» **Written task**
The data below holds the lines to copy: everything from the line containing "Turn this picture" to the line containing "SLOPE_FROM, SLOPE_OVER = 0.40, 0.09", both ends included, set down exactly.

» **Listed entries**

━━━━━━━━━━━━━━━━━━━━━━━━━━━━━━

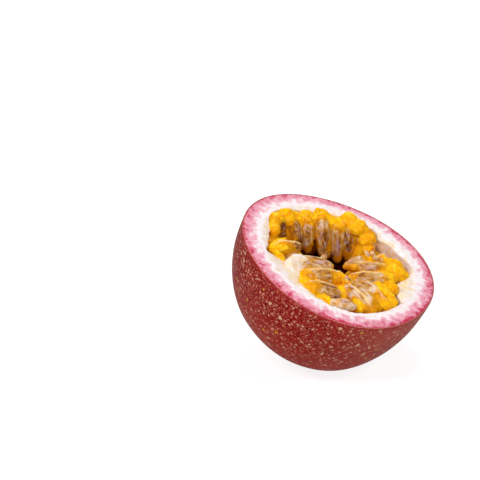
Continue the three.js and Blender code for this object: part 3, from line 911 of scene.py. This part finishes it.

━━━━━━━━━━━━━━━━━━━━━━━━━━━━━━

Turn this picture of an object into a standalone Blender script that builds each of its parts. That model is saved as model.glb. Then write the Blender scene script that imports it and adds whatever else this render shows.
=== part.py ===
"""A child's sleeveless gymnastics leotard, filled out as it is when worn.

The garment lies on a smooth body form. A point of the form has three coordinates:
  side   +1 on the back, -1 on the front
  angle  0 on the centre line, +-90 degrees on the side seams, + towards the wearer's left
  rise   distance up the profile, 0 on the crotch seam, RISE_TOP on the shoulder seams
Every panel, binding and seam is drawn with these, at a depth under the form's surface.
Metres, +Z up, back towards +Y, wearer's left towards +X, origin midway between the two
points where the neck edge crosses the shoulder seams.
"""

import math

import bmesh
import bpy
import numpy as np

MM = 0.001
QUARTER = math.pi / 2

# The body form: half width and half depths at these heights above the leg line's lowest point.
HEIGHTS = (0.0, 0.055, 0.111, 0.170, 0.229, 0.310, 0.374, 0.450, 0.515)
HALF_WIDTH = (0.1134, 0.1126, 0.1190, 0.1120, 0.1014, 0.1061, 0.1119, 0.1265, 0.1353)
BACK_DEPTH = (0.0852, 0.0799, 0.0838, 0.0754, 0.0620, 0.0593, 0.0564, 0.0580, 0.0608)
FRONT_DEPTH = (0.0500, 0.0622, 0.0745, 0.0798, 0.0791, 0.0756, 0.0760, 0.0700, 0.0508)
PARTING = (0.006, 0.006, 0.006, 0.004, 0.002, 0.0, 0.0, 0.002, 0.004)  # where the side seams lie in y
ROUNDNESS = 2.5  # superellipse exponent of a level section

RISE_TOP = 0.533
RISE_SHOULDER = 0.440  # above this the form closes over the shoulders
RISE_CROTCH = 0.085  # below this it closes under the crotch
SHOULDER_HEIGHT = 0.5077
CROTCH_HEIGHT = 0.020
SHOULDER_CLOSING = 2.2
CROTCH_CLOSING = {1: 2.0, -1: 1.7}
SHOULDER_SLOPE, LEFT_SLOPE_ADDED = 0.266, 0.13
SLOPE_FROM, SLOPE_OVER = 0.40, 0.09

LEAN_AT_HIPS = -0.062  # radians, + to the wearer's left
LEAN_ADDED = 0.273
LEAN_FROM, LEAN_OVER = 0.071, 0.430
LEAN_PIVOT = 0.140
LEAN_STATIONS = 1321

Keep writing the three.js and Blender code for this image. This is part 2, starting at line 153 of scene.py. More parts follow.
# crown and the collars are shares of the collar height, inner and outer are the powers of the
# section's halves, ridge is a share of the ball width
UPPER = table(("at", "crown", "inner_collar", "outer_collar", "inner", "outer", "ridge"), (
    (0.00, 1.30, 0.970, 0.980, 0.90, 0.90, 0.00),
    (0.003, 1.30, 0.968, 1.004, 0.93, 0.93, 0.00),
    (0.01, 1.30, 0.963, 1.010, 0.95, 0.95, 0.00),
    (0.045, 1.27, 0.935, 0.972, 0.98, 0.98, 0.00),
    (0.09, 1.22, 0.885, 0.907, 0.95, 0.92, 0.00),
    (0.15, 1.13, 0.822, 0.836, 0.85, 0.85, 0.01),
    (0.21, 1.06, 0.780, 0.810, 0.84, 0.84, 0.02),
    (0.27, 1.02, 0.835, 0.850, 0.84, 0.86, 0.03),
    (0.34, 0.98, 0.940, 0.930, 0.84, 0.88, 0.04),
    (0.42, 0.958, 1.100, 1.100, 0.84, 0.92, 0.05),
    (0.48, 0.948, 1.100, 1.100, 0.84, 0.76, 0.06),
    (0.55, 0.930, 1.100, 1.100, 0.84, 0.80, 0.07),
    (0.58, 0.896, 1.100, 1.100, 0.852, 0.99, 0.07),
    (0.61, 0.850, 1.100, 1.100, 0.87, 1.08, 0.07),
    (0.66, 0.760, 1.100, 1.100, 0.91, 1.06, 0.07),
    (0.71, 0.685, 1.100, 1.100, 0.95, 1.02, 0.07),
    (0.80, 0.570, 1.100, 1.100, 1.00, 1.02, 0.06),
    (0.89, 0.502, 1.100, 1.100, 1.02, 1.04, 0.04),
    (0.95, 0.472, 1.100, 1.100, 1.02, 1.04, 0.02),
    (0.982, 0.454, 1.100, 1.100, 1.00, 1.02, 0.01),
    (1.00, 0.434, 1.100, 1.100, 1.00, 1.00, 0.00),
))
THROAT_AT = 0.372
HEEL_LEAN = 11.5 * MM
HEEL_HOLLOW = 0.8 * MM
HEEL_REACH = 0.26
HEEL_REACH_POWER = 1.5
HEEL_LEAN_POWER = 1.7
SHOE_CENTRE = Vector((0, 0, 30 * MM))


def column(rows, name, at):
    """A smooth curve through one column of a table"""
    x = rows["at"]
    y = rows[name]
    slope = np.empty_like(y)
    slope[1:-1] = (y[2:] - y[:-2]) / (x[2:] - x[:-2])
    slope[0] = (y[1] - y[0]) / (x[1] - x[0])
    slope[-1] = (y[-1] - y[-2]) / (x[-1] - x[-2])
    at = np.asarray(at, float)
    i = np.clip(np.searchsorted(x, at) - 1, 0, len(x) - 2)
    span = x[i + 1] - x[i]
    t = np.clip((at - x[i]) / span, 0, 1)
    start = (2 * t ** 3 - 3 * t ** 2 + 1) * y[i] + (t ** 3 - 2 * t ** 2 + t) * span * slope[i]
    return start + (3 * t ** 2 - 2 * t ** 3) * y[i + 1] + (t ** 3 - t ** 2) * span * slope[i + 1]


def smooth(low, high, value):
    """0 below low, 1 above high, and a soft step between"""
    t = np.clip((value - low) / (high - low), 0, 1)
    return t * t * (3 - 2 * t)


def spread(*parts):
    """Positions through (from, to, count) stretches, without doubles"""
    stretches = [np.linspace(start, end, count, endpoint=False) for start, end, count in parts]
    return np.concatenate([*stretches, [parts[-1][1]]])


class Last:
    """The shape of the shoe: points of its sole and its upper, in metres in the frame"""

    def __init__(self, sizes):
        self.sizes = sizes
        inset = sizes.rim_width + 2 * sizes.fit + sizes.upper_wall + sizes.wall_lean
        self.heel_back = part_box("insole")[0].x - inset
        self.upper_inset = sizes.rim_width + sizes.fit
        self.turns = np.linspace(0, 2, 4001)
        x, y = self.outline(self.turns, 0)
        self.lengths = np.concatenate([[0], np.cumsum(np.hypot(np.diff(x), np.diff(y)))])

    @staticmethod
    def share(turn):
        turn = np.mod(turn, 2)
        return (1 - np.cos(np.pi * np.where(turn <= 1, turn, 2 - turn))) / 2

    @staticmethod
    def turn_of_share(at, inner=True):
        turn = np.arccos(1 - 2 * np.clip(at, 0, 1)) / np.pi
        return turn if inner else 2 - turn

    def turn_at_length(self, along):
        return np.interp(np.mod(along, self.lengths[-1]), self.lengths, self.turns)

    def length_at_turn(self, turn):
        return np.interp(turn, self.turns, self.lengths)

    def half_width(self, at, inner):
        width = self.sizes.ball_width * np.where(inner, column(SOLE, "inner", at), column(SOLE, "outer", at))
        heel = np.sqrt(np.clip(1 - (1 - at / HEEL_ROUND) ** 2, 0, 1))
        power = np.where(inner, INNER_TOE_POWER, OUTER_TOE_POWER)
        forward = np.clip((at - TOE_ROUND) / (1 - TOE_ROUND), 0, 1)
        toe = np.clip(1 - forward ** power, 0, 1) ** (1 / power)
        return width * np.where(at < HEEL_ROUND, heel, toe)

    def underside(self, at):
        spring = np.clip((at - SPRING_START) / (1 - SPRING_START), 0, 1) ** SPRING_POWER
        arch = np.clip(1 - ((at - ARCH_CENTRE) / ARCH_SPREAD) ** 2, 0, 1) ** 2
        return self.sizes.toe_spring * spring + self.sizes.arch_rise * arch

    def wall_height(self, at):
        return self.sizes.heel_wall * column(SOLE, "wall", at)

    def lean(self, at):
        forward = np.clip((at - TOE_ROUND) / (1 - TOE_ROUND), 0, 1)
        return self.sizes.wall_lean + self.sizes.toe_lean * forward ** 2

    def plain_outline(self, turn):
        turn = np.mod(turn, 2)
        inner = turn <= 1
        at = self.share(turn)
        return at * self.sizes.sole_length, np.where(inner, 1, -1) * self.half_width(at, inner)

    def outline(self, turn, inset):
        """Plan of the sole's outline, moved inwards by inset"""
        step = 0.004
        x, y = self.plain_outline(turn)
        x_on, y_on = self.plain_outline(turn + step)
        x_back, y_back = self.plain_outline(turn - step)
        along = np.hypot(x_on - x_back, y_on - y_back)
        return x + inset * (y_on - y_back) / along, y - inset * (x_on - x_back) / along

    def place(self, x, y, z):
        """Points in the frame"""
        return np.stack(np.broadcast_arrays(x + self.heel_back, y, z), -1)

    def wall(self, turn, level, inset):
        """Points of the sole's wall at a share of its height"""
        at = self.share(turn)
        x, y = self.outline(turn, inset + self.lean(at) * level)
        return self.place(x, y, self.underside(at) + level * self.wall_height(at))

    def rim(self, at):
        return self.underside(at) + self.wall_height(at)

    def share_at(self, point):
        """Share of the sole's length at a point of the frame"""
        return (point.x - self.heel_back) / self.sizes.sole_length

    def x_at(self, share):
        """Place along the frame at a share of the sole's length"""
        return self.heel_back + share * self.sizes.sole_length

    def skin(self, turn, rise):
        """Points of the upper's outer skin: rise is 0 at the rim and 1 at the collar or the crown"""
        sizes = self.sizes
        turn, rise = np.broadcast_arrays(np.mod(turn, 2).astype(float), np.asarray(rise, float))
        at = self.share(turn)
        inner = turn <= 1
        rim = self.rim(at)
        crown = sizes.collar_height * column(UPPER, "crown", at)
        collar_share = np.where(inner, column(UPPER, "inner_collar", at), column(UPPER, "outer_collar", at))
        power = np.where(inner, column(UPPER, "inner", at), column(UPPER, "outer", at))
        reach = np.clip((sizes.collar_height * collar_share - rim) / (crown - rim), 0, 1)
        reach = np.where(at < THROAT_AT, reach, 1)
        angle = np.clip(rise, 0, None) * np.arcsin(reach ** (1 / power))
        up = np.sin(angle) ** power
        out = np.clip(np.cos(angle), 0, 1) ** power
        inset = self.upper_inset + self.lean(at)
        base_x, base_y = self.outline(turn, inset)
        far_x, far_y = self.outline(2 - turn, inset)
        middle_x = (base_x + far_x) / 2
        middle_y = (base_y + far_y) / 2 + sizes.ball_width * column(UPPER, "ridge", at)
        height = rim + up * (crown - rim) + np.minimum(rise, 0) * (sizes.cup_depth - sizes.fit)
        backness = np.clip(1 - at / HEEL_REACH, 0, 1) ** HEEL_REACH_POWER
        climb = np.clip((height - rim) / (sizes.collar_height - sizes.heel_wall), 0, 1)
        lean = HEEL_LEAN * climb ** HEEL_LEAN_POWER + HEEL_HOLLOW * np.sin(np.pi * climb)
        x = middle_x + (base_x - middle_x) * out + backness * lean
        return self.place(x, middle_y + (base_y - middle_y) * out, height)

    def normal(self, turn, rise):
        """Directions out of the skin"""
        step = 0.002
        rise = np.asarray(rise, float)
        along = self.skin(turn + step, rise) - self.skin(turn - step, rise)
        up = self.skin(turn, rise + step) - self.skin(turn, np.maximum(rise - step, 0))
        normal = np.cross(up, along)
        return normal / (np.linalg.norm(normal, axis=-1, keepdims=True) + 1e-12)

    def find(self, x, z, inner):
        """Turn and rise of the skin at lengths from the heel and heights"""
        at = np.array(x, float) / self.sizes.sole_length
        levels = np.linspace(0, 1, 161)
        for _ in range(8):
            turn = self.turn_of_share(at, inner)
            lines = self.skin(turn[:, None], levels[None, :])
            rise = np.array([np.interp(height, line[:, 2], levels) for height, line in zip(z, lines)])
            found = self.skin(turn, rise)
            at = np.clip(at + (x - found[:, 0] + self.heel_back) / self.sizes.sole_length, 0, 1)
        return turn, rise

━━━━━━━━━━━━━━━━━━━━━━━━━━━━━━

» **Solution**
Turn this picture of an object into a standalone Blender script that builds each of its parts. That model is saved as model.glb. Then write the Blender scene script that imports it and adds whatever else this render shows.
=== part.py ===
"""A child's sleeveless gymnastics leotard, filled out as it is when worn.

The garment lies on a smooth body form. A point of the form has three coordinates:
  side   +1 on the back, -1 on the front
  angle  0 on the centre line, +-90 degrees on the side seams, + towards the wearer's left
  rise   distance up the profile, 0 on the crotch seam, RISE_TOP on the shoulder seams
Every panel, binding and seam is drawn with these, at a depth under the form's surface.
Metres, +Z up, back towards +Y, wearer's left towards +X, origin midway between the two
points where the neck edge crosses the shoulder seams.
"""

import math

import bmesh
import bpy
import numpy as np

MM = 0.001
QUARTER = math.pi / 2

# The body form: half width and half depths at these heights above the leg line's lowest point.
HEIGHTS = (0.0, 0.055, 0.111, 0.170, 0.229, 0.310, 0.374, 0.450, 0.515)
HALF_WIDTH = (0.1134, 0.1126, 0.1190, 0.1120, 0.1014, 0.1061, 0.1119, 0.1265, 0.1353)
BACK_DEPTH = (0.0852, 0.0799, 0.0838, 0.0754, 0.0620, 0.0593, 0.0564, 0.0580, 0.0608)
FRONT_DEPTH = (0.0500, 0.0622, 0.0745, 0.0798, 0.0791, 0.0756, 0.0760, 0.0700, 0.0508)
PARTING = (0.006, 0.006, 0.006, 0.004, 0.002, 0.0, 0.0, 0.002, 0.004)  # where the side seams lie in y
ROUNDNESS = 2.5  # superellipse exponent of a level section

RISE_TOP = 0.533
RISE_SHOULDER = 0.440  # above this the form closes over the shoulders
RISE_CROTCH = 0.085  # below this it closes under the crotch
SHOULDER_HEIGHT = 0.5077
CROTCH_HEIGHT = 0.020
SHOULDER_CLOSING = 2.2
CROTCH_CLOSING = {1: 2.0, -1: 1.7}
SHOULDER_SLOPE, LEFT_SLOPE_ADDED = 0.266, 0.13
SLOPE_FROM, SLOPE_OVER = 0.40, 0.09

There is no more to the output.